Global changes and developments have increased the focus on entrepreneurship. This is due to its significance in the creation of jobs, strategic realignments, privatization of public enterprises, economic development, and solving problems at the national and global levels, all of which require creativity. There is much research that suggests that entrepreneurs are more creative than other people. Contrary to this, other researchers are of the view that entrepreneurs are not necessarily more creative but that they make use of the opportunities available in addition to having better knowledge, skills and experience.

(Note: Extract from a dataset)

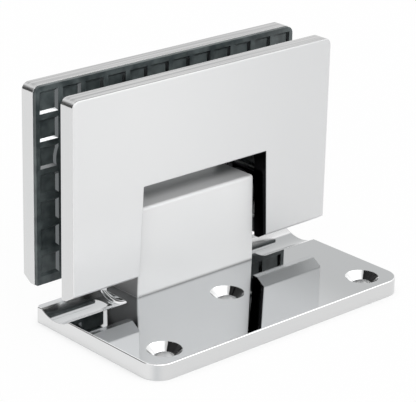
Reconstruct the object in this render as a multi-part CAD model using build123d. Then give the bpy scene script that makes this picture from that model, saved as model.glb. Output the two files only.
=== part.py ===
from build123d import *
import os

# Wall-to-glass door hinge: an offset wall plate carries a pivot block, and two notched clamp
# plates grip the glass and swing on a pin through the block, held at each quarter turn by a
# sprung pressure pad that bears on the pin's flats.
# Frame, in millimetres: X runs along the hinge, Y 0 is the pin axis and the middle of the
# glass, the long side of the wall plate reaches towards -Y, and Z 0 is the wall.

# ---------------------------------------------------------------- driving dimensions
# wall plate
wall_length = 89.0
wall_reach = 42.2            # from the pin axis to the long side's edge
wall_heel = 6.0              # from the pin axis to the short side's edge
wall_thickness = 4.5
wall_front_corner = 5.4
wall_back_corner = 1.2
wall_edge = 0.4
trough_radius = 10.5         # trough along the plate that the edge of the glass swings over
trough_depth = 1.75
trough_offset = 2.1          # from the pin axis towards the long side
trough_end_gap = 2.2         # flat strip left beside the block's foot
trough_end_round = 1.2

# wall screws, countersunk from the room side
wall_screw_hole = 5.2
wall_screw_head = 9.2
wall_screw_inset = 8.9       # from the ends to the outer screws
wall_screw_edge = 7.1        # from the long side's edge to the outer screws
middle_screw_offset = 19.6   # from the pin axis to the middle screw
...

Creativity is thought of as the ability to come up with new ways of doing things, solving problems, and leading in an environment of uncertainty and risk with attributes of high motivational levels, persistence, open-mindedness, accountability and prudence in making decisions). Other researchers are of the opinion that creativity also includes commitment, setting goals and having the desire to learn as well as teamwork. The problem with addressing creativity is that these aspects that describe it cannot be measured in an effective way and they may change.
Fontela et al. argue that although all people are faced with opportunities and challenges that have elements of risk and uncertainty, not all are willing to take up the risks and venture into new areas with uncertainty. This ability is what distinguishes entrepreneurs from other people. In addition, people are normally resistant to change and prefer security. On the contrary, entrepreneurs are passionate about doing things in a different way. This is driven by their curiosity which distinguishes them as agents of change.
Consequently, comparisons of entrepreneurs and ordinary people show that while ordinary people have characteristics of maintaining the status quo, traditional thinking, beliefs of resource limitation, avoiding risk and a survival mentality, entrepreneurs on the other hand are visionary, global thinkers, sources for resources, take risks and have success mentalities. Further research of brain scans of normal people and entrepreneurs while engaged in creative tasks revealed that the entrepreneurs had a bigger right brain hemisphere which is responsible for creativity than the ordinary people.
Critics of the opinion that entrepreneurs are more creative point out that the research are based on the ability to start a business or expand an existing one. They argue that creativity is dynamic and applicable in multiple disciplines and motivation for creativity needs to be more than situational. Foyelle and Klandt are of the view that creativity in entrepreneurship can be developed with improvements in skills, motivation, networking, mentorship and knowledge.
The introduction of entrepreneurship as a discipline includes skills such as communication and creative thinking among others which means that one can increase their creativity. Creativity in entrepreneurship is affected by changes in situations. This means that non-entrepreneurs are likely to prove very creative when faced with situations that require it such as job loss, divorce, marriage or unemployment. The influences of factors such as religion, race, gender, work and technical training experience, age and socio-economic status of the family tend to overrule the claims of differences of creativity for entrepreneurs and non-entrepreneurs.